WV-01 scored 25 out of 27, the highest mark of any design across all four portfolios, and the recommendation passed by unanimous voice vote. The design situates the telescope in its mountain setting, the dish caught at a working angle and the supporting tower rising against an Allegheny landscape, with a foreground of West Virginia rhododendron in bloom. The design was also the preferred candidate of both the Governor of West Virginia and the Green Bank Observatory itself, which is a rare alignment of state, scientific stakeholder, and committee enthusiasm in a single portfolio.
A subsequent motion from Jeanne Stevens-Sollman, seconded by Donald Scarinci, proposed enlarging the telescope in the composition by ten to fifteen percent. Chief Engraver Joseph Menna, joining virtually, advised against the change, he told the committee the design was aesthetically strong as submitted and that the telescope would read clearly at coin size against the landscape, and that a ten-to-fifteen-percent increase would be effectively negligible once struck. The motion to enlarge failed on voice vote.
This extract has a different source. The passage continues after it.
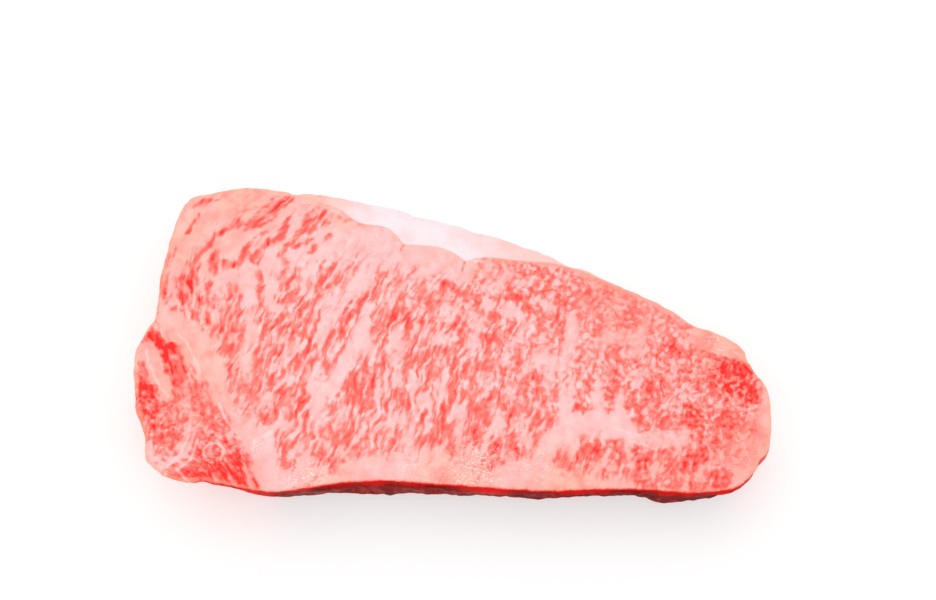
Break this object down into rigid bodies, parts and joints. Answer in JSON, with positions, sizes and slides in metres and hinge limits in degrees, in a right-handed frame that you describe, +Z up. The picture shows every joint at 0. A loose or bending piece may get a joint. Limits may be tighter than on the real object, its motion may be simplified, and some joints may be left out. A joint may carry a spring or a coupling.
{
  "type": "raw marbled sirloin steak",
  "caption": "Thick raw slice of heavily marbled beef sirloin, broad at one end and narrow at the other, lying flat, with a sloping rim of white fat along its back.",
  "frame": {"origin": "middle of the footprint, on the surface that the slice lies on", "axes": "+X along the slice to its narrow end, +Y across it to the fat cap, +Z up out of the upper cut face"},
  "size_m": [0.2196, 0.1142, 0.025],
  "materials": {
    "meat": "satin, moist"
  },
  "bodies": {
    "root": {"steak": "meat"}
  },
  "joints": []
}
Nevada, Copper-Riveted Clothing
The Nevada portfolio drew the meeting’s most divided response. The selected innovation is copper-riveted clothing, the 1873 patent issued to Jacob Davis of Reno and his San Francisco–based business partner Levi Strauss, which transformed durable workwear and ultimately gave the world blue jeans. The CCAC was joined by Daniel P. Thielen, Administrator of the Nevada Division of Museums and History.
The committee openly acknowledged the difficulty of rendering a small clothing fastener as the heroic centerpiece of a circulating coin. Discussion gravitated toward designs that foregrounded the rivet itself rather than narrative figures or settings. After scoring, NV-05, a stripped-back composition centered on a single back pocket of riveted denim, anchored with four corner rivets and bearing **1873** above and **NEVADA** below, emerged with the highest score of the portfolio at 12 out of 24 possible points. By comparison, the recommended Kansas and West Virginia designs scored above 23.
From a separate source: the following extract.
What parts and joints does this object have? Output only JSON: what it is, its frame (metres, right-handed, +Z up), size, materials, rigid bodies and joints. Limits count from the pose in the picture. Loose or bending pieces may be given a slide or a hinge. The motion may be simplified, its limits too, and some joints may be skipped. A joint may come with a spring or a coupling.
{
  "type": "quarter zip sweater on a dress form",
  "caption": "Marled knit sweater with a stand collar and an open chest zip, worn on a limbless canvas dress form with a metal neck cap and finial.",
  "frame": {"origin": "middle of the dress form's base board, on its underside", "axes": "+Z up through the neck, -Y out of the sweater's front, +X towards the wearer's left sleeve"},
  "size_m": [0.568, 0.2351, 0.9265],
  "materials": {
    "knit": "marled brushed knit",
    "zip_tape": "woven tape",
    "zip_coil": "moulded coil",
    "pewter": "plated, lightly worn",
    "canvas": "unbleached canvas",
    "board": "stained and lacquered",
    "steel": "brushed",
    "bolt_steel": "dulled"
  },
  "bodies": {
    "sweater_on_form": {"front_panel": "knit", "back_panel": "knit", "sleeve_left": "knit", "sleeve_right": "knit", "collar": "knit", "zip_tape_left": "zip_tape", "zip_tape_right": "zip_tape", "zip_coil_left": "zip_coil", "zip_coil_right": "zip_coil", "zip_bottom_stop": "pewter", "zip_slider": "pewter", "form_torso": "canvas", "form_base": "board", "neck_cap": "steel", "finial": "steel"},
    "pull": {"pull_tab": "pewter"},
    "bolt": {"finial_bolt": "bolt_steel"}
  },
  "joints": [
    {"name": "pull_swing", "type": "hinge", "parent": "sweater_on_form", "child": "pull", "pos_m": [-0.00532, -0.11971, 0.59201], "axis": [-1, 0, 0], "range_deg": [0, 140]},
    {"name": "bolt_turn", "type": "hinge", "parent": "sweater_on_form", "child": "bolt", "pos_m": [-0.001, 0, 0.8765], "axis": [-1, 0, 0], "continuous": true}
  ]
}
The motion to recommend NV-05 was made by Arthur Bernstein and seconded by Jeanne Stevens-Sollman, and passed 6 in favor with 2 abstentions. John Saunders had departed the meeting prior to the Nevada discussion and did not participate in the scoring or vote, which accounts for the reduced 24-point ceiling.
What Happens Next
The committee’s recommendations now travel to the Secretary of the Treasury, who makes the final selection in consultation with the recommendations of the CCAC and the Commission of Fine Arts. The chosen reverses will then be sculpted, modeled, and ultimately struck for release in 2027 in the standard Innovation $1 formats, uncirculated rolls and bags from the Philadelphia and Denver Mints, with proof and reverse-proof versions from San Francisco. Like the rest of the series, these coins are produced for collectors rather than for general circulation. The series carries the common Statue of Liberty obverse by Justin Kunz, sculpted by Phebe Hemphill.
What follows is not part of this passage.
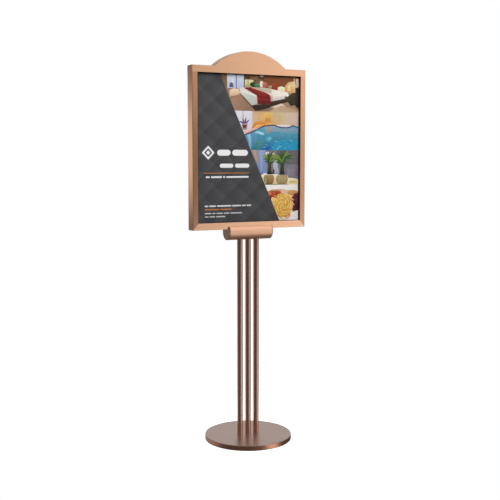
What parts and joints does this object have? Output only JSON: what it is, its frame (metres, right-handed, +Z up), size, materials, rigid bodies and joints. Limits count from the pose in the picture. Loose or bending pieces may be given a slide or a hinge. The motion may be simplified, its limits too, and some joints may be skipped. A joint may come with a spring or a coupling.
{
  "type": "sign stand",
  "caption": "Free-standing sign stand: round weighted base, slim posts, slotted clamp tube and a framed portrait poster with an arched header and a rear door.",
  "frame": {"origin": "centre of the base at floor level", "axes": "+Z up, the sign faces -Y, +X is to the right when looking along +Y at the sign's front"},
  "size_m": [0.496, 0.35, 1.5475],
  "materials": {
    "bronze_steel": "brushed stainless steel, bronze coated",
    "dark_bronze": "satin, bronze coated",
    "cast_iron": "rough casting",
    "zinc_steel": "zinc plated",
    "aluminium": "mill finish",
    "rubber": "matt",
    "foam_rubber": "closed-cell foam",
    "clear_acrylic": "clear, polished",
    "printed_paper": "printed, satin",
    "foam_board": "matt white",
    "black_plastic": "moulded"
  },
  "bodies": {
    "stand": {"base_cover": "bronze_steel", "base_weight": "cast_iron", "base_pads": "rubber", "base_bolts": "zinc_steel", "base_washers": "zinc_steel", "tube_left": "bronze_steel", "foot_plug_left": "zinc_steel", "head_plug_left": "zinc_steel", "tube_centre": "bronze_steel", "foot_plug_centre": "zinc_steel", "head_plug_centre": "zinc_steel", "tube_right": "bronze_steel", "foot_plug_right": "zinc_steel", "head_plug_right": "zinc_steel", "clamp_tube": "bronze_steel", "clamp_end_left": "bronze_steel", "clamp_end_right": "bronze_steel", "clamp_saddle": "aluminium", "clamp_washers": "zinc_steel", "clamp_bolts": "zinc_steel", "sign_bolts": "zinc_steel", "stile_left": "bronze_steel", "stile_right": "bronze_steel", "bottom_rail": "bronze_steel", "header_front": "bronze_steel", "header_rim": "bronze_steel", "header_return": "bronze_steel", "header_back": "bronze_steel", "corner_bracket_lower_left": "zinc_steel", "corner_bracket_lower_right": "zinc_steel", "corner_bracket_upper_left": "zinc_steel", "corner_bracket_upper_right": "zinc_steel", "bracket_rivets": "zinc_steel", "glazing_bead_left": "rubber", "glazing_bead_right": "rubber", "glazing_bead_bottom": "rubber", "glazing_bead_top": "rubber", "clear_cover": "clear_acrylic", "poster_sheet": "printed_paper", "backing_board": "foam_board", "board_clips": "zinc_steel", "hinge_frame_leaf_lower": "dark_bronze", "hinge_frame_leaf_upper": "dark_bronze", "hinge_pin_lower": "dark_bronze", "hinge_pin_upper": "dark_bronze", "hinge_screws_frame": "dark_bronze", "door_magnets": "black_plastic"},
    "door": {"rear_door": "bronze_steel", "door_knob": "dark_bronze", "hinge_door_leaf_lower": "dark_bronze", "hinge_door_leaf_upper": "dark_bronze", "hinge_screws_door": "dark_bronze", "catch_plates": "zinc_steel", "door_pads": "foam_rubber"}
  },
  "joints": [
    {"name": "rear_door_hinge", "type": "hinge", "parent": "stand", "child": "door", "pos_m": [-0.23325, 0.0255, 1.172], "axis": [0, 0, 1], "range_deg": [0, 170]}
  ]
}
Taken as a quartet, the 2027 reverses cover an unusual breadth of American invention: children’s literature, semiconductors, radio astronomy, and the prosaic genius of a copper rivet. The committee’s scoring spread tells its own story about how each portfolio landed, the Green Bank Telescope and the Kilby portrait clearly resonated, the Cleary design was strongly preferred in a refined variant, and Nevada’s copper-riveted clothing produced the kind of subdued, divided result that surfaces when a portfolio’s underlying subject resists the disciplines of small-format relief. Whether all four make it through to the final Treasury selection unaltered is now the question, and it is one that will be answered in the months ahead.